When Coons, her opponent, paraphrases the First Amendment, almost verbatim (yes, in contrast, he has it pretty much memorized), she’s so unfamiliar with the document that she says,

“That’s in the First Amendment…?”

But, previously, she claimed to have studied the Constitution:

I have a graduate fellowship from the Claremont Institute in constitutional govt and it is that deep analysis of the constitution that has helped me to analyze and have an opinion on what is going on today and be able to determine that our leaders in Washington have lost their way and no longer follow the constitutional principles otherwise we wouldn’t have ‘Obamacare’ we wouldn’t have these massive bailouts we wouldn’t be taking over GM.

Ok, Claremont does not have her name on their list of fellows. Still, she claims to have done a “deep analysis”, yet she doesn’t recognize the language of the First Amendment. Oy.
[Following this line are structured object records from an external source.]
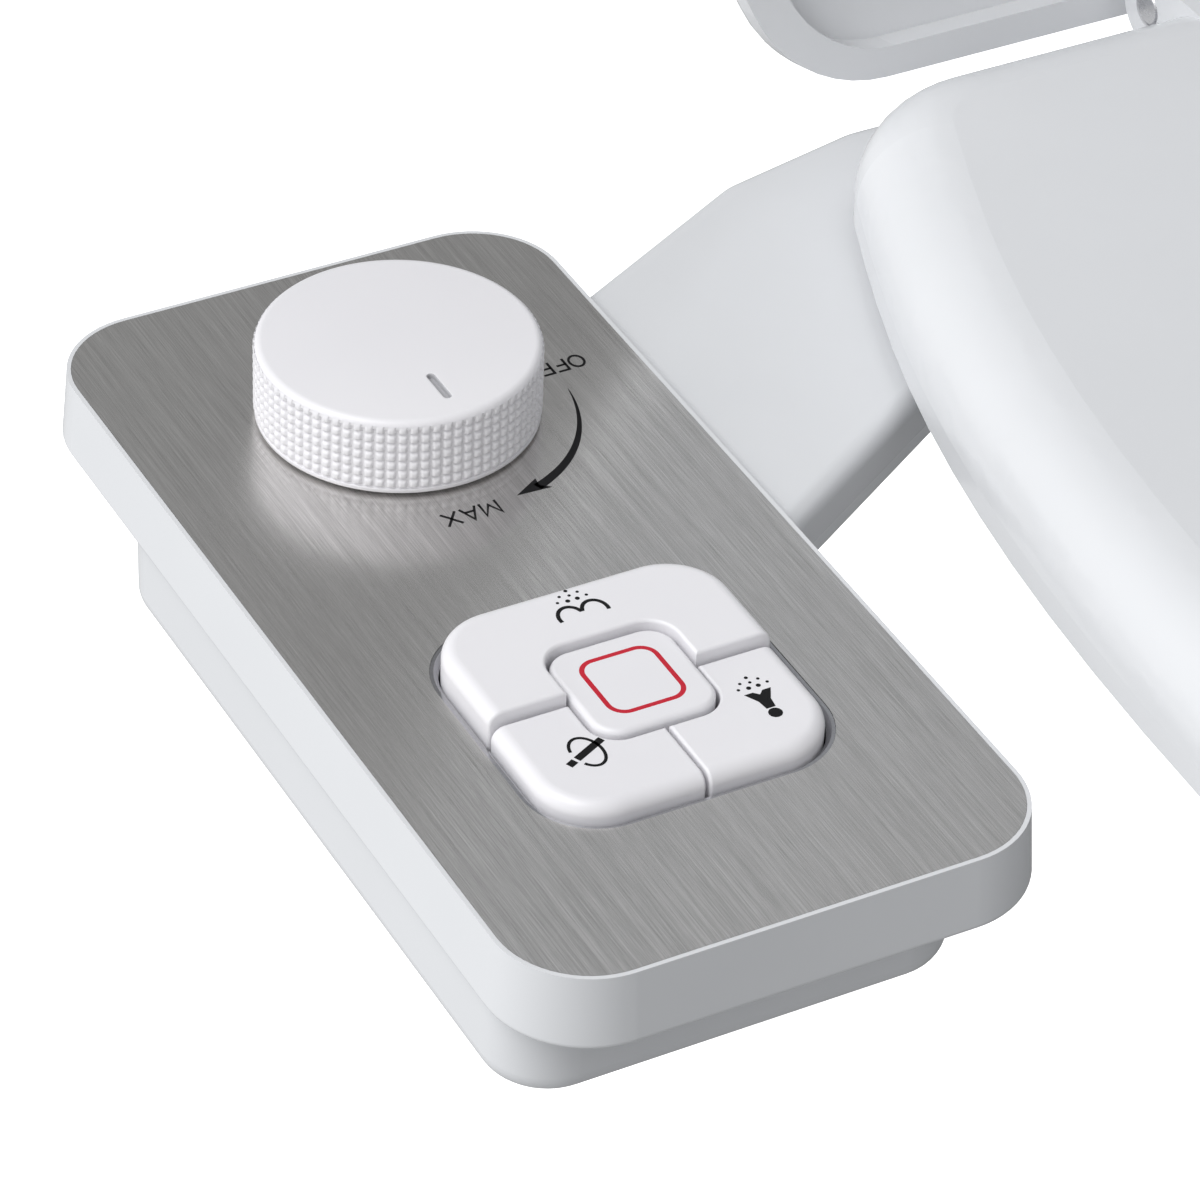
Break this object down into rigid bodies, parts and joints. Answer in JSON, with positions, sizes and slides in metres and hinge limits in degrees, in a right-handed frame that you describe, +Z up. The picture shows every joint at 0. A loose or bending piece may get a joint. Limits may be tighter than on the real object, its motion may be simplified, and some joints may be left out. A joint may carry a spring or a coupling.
{
  "type": "bidet seat",
  "caption": "Bidet seat with side control panel: ridged pressure knob, latching wash buttons, slim arm and plate, twin sliding nozzles behind a guard, seat ring and lid.",
  "frame": {"origin": "midway between the two seat bolts, on the plane of the mounting plate's underside, which lies on the bowl rim", "axes": "+X towards the plate's free end, so the control panel is at -X; -Y towards the front of the seat; +Z up"},
  "size_m": [0.4788, 0.6055, 0.5209],
  "materials": {
    "white_gloss": "gloss",
    "seat_white": "gloss",
    "brushed_plate": "brushed",
    "bright_trim": "polished",
    "red_ring": "gloss",
    "white_satin": "satin",
    "grey_plastic": "satin",
    "brass": "machined",
    "ceramic": "ground",
    "steel": "satin",
    "hose": "satin",
    "soft_rubber": "matte"
  },
  "bodies": {
    "mounting_base": {"control_housing_upper": "white_gloss", "control_housing_lower": "white_gloss", "face_plate": "brushed_plate", "button_bezel": "bright_trim", "button_guide": "grey_plastic", "button_valve_block": "grey_plastic", "valve_body": "grey_plastic", "valve_gland": "brass", "valve_disc_fixed": "ceramic", "inlet_fitting": "brass", "inlet_filter": "steel", "supply_channel": "grey_plastic", "feed_channel": "grey_plastic", "hose_left": "hose", "hose_clean": "hose", "hose_right": "hose", "arm_top_cover": "white_gloss", "arm_bottom_cover": "white_satin", "arm_screws": "steel", "grip_pads": "soft_rubber", "nozzle_housing": "white_satin", "nozzle_manifold": "grey_plastic", "guard_pin": "steel", "hinge_post_left": "white_satin", "hinge_post_right": "white_satin", "seat_bolt_left": "steel", "seat_bolt_right": "steel", "hinge_pin_left": "steel", "hinge_pin_right": "steel"},
    "pressure_knob": {"knob": "white_gloss", "knob_hub": "brass", "valve_stem": "brass", "valve_disc_turning": "ceramic"},
    "rear_wash_key": {"rear_button": "white_gloss", "rear_plunger": "grey_plastic", "rear_spring": "steel"},
    "front_wash_key": {"front_right_button": "white_gloss", "front_right_plunger": "grey_plastic", "front_right_spring": "steel"},
    "self_clean_key": {"front_left_button": "white_gloss", "front_left_plunger": "grey_plastic", "front_left_spring": "steel"},
    "stop_key": {"stop_button": "white_gloss", "stop_button_ring": "red_ring", "stop_plunger": "grey_plastic", "stop_spring": "steel"},
    "latch": {"latch_slide": "grey_plastic"},
    "rear_wand": {"rear_nozzle": "white_satin"},
    "front_wand": {"front_nozzle": "white_satin"},
    "guard": {"nozzle_guard": "white_satin"},
    "bolt_adjuster_left": {"adjuster_left": "white_satin"},
    "bolt_adjuster_right": {"adjuster_right": "white_satin"},
    "seat": {"seat_ring": "seat_white", "seat_bumpers": "soft_rubber"},
    "seat_lid": {"lid": "seat_white", "lid_bumpers": "soft_rubber"}
  },
  "joints": [
    {"name": "knob_turn", "type": "hinge", "parent": "mounting_base", "child": "pressure_knob", "pos_m": [-0.2472, -0.0215, 0.02], "axis": [0, 0, 1], "range_deg": [0, 90]},
    {"name": "rear_wash_press", "type": "slide", "parent": "mounting_base", "child": "rear_wash_key", "axis": [0, 0, -1], "range_m": [0, 0.0025], "stiffness_N_per_m": 600, "springref_m": -0.002, "deforming": ["rear_spring"]},
    {"name": "front_wash_press", "type": "slide", "parent": "mounting_base", "child": "front_wash_key", "axis": [0, 0, -1], "range_m": [0, 0.0025], "stiffness_N_per_m": 600, "springref_m": -0.002, "deforming": ["front_right_spring"]},
    {"name": "self_clean_press", "type": "slide", "parent": "mounting_base", "child": "self_clean_key", "axis": [0, 0, -1], "range_m": [0, 0.0025], "stiffness_N_per_m": 600, "springref_m": -0.002, "deforming": ["front_left_spring"]},
    {"name": "stop_press", "type": "slide", "parent": "mounting_base", "child": "stop_key", "axis": [0, 0, -1], "range_m": [0, 0.0025], "stiffness_N_per_m": 600, "springref_m": -0.002, "deforming": ["stop_spring"]},
    {"name": "latch_shift", "type": "slide", "parent": "mounting_base", "child": "latch", "axis": [1, 0, 0], "range_m": [0, 0.0025]},
    {"name": "rear_nozzle_slide", "type": "slide", "parent": "mounting_base", "child": "rear_wand", "axis": [0, -0.7071, -0.7071], "range_m": [0, 0.022], "stiffness_N_per_m": 20, "springref_m": -0.01},
    {"name": "front_nozzle_slide", "type": "slide", "parent": "mounting_base", "child": "front_wand", "axis": [0, -0.7071, -0.7071], "range_m": [0, 0.022], "stiffness_N_per_m": 20, "springref_m": -0.01},
    {"name": "guard_swing", "type": "hinge", "parent": "mounting_base", "child": "guard", "pos_m": [0, -0.09, 0.003], "axis": [-1, 0, 0], "range_deg": [0, 45]},
    {"name": "adjuster_left_turn", "type": "hinge", "parent": "mounting_base", "child": "bolt_adjuster_left", "pos_m": [-0.07, 0, 0.005], "axis": [0, 0, 1], "range_deg": [-90, 90]},
    {"name": "adjuster_right_turn", "type": "hinge", "parent": "mounting_base", "child": "bolt_adjuster_right", "pos_m": [0.07, 0, 0.005], "axis": [0, 0, 1], "range_deg": [-90, 90]},
    {"name": "seat_hinge", "type": "hinge", "parent": "mounting_base", "child": "seat", "pos_m": [0, 0.012, 0.026], "axis": [-1, 0, 0], "range_deg": [0, 98]},
    {"name": "lid_hinge", "type": "hinge", "parent": "mounting_base", "child": "seat_lid", "pos_m": [0, 0.012, 0.026], "axis": [-1, 0, 0], "range_deg": [-105, 0]}
  ],
  "couplings": [
    {"joint": "latch_shift", "follows": "stop_press", "ratio": 1}
  ]
}
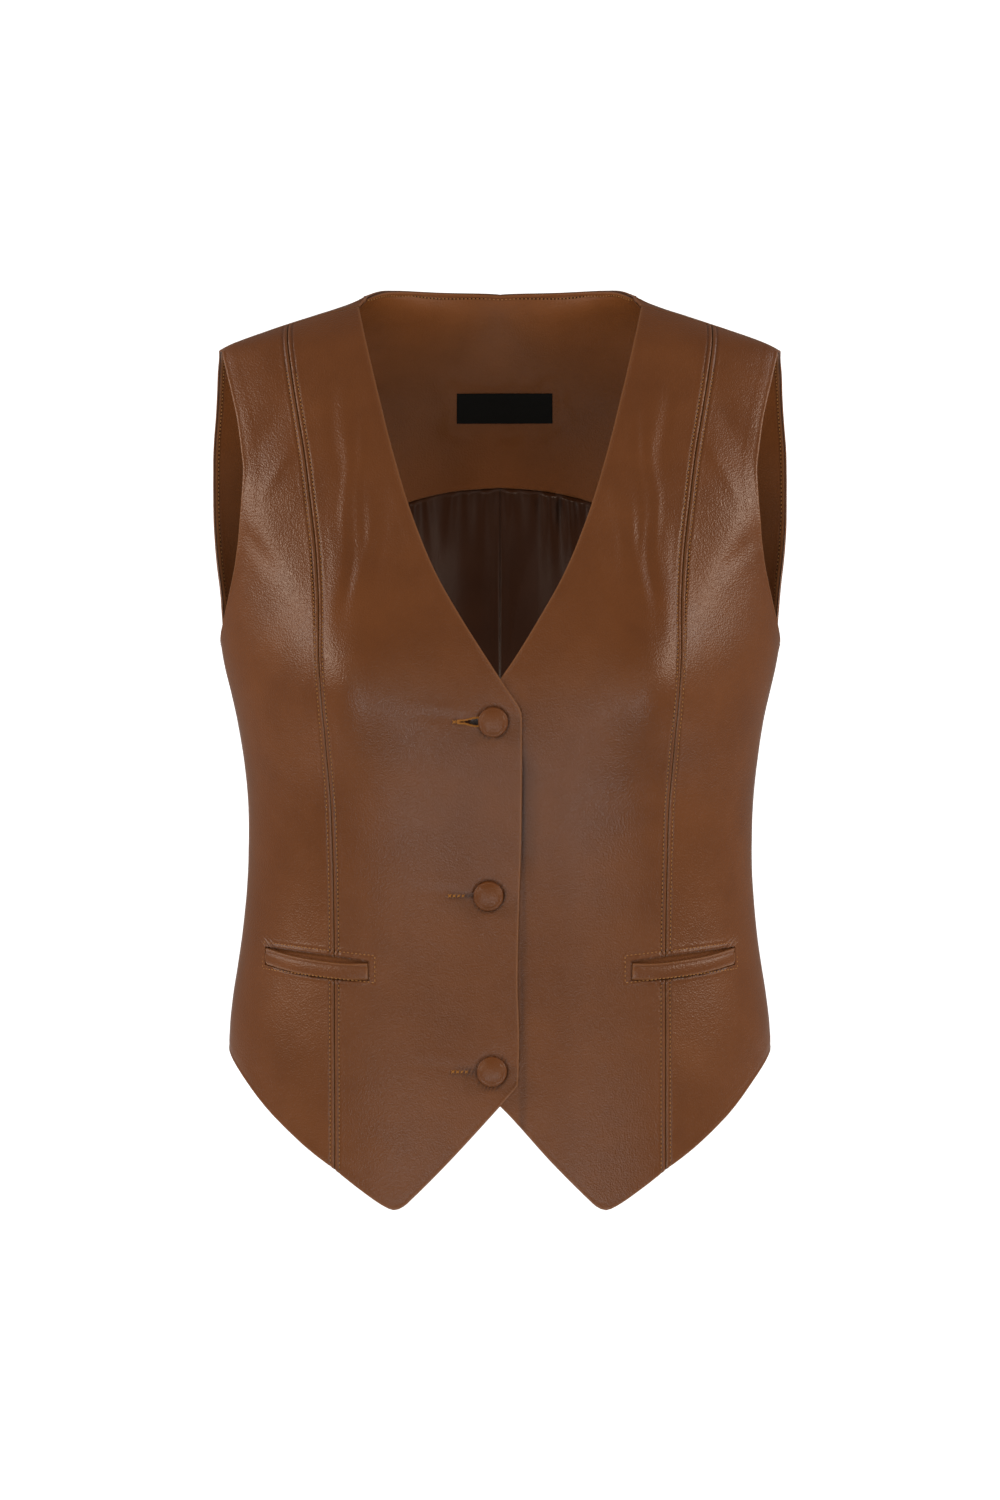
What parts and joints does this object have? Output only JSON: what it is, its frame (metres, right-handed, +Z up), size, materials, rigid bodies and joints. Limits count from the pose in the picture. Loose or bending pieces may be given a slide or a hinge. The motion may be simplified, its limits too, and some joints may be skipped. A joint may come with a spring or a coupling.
{
  "type": "leather vest",
  "caption": "Fitted V-neck leather waistcoat with covered buttons, princess seams, welt pockets and a pointed front hem, hollow as worn.",
  "frame": {"origin": "midway between the two neck points of the shoulders, at their height, where the wearer's shoulders carry the garment", "axes": "+Z up, +X to the wearer's left (the viewer's right), the fronts face -Y"},
  "size_m": [0.3676, 0.2175, 0.572],
  "materials": {
    "leather": "smooth faux leather, fine grain, satin",
    "facing_leather": "the same leather, inside facing",
    "button_leather": "leather-covered button",
    "lining": "dark brown satin lining",
    "label": "black woven label, bare"
  },
  "bodies": {
    "root": {"front_centre_right": "leather", "front_centre_left": "leather", "front_side_right": "leather", "front_side_left": "leather", "back_right": "leather", "back_left": "leather", "back_facing": "facing_leather", "back_lining_right": "lining", "back_lining_left": "lining", "neck_label": "label", "pocket_welt_right": "leather", "pocket_welt_left": "leather", "pocket_facing_right": "facing_leather", "pocket_facing_left": "facing_leather", "button_top": "button_leather", "button_middle": "button_leather", "button_bottom": "button_leather"}
  },
  "joints": []
}
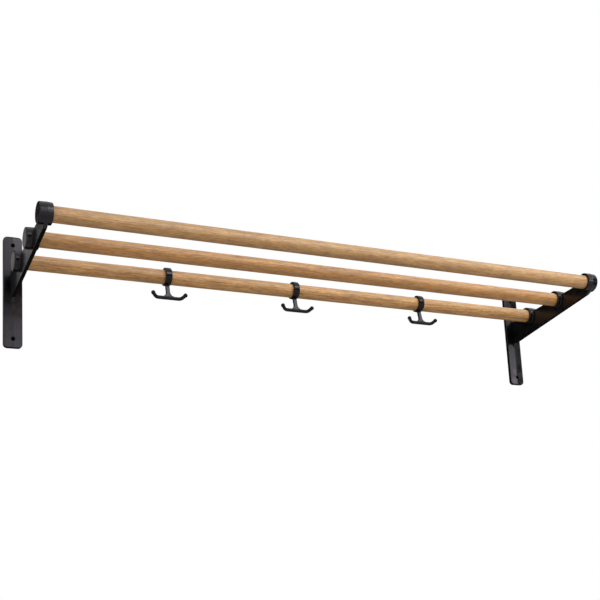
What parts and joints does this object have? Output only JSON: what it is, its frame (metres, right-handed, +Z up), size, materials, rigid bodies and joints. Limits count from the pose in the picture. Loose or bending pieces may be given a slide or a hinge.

My focus here is not on the fibbing – which she apparently does a lot of. It’s about the fact that currently, though she seems to be losing, polls show her getting about 40% of the vote on election day. So, 40% of the voters in Delaware think that this woman, without a grasp our Constitution, is qualified to go to Washington and start making laws.

Seems to me, that any law she authored would end up being challenged as un-Constitutional, since, after all, she’d have no way of knowing when she crafted it, if it met Constitutional requirements or not.

Talk about wasting taxpayer dollars. And doing nothing to accomplish anything for the country. What exactly would be the point to hiring this woman for this job?

I know we’re in a highly partisan environment, but where is the line? As I tend to vote Democrat, I’ll point out that I would want to know if Alvin Greene has any grasp of the Constitution, too. Since he is unwilling to talk to the press and answer any questions, I would never vote for him, either.

Can we have some de facto qualifications? Regardless of your political leanings, can’t we all agree that in order to craft the laws of our country you need to be familiar with and understand the foundation of them?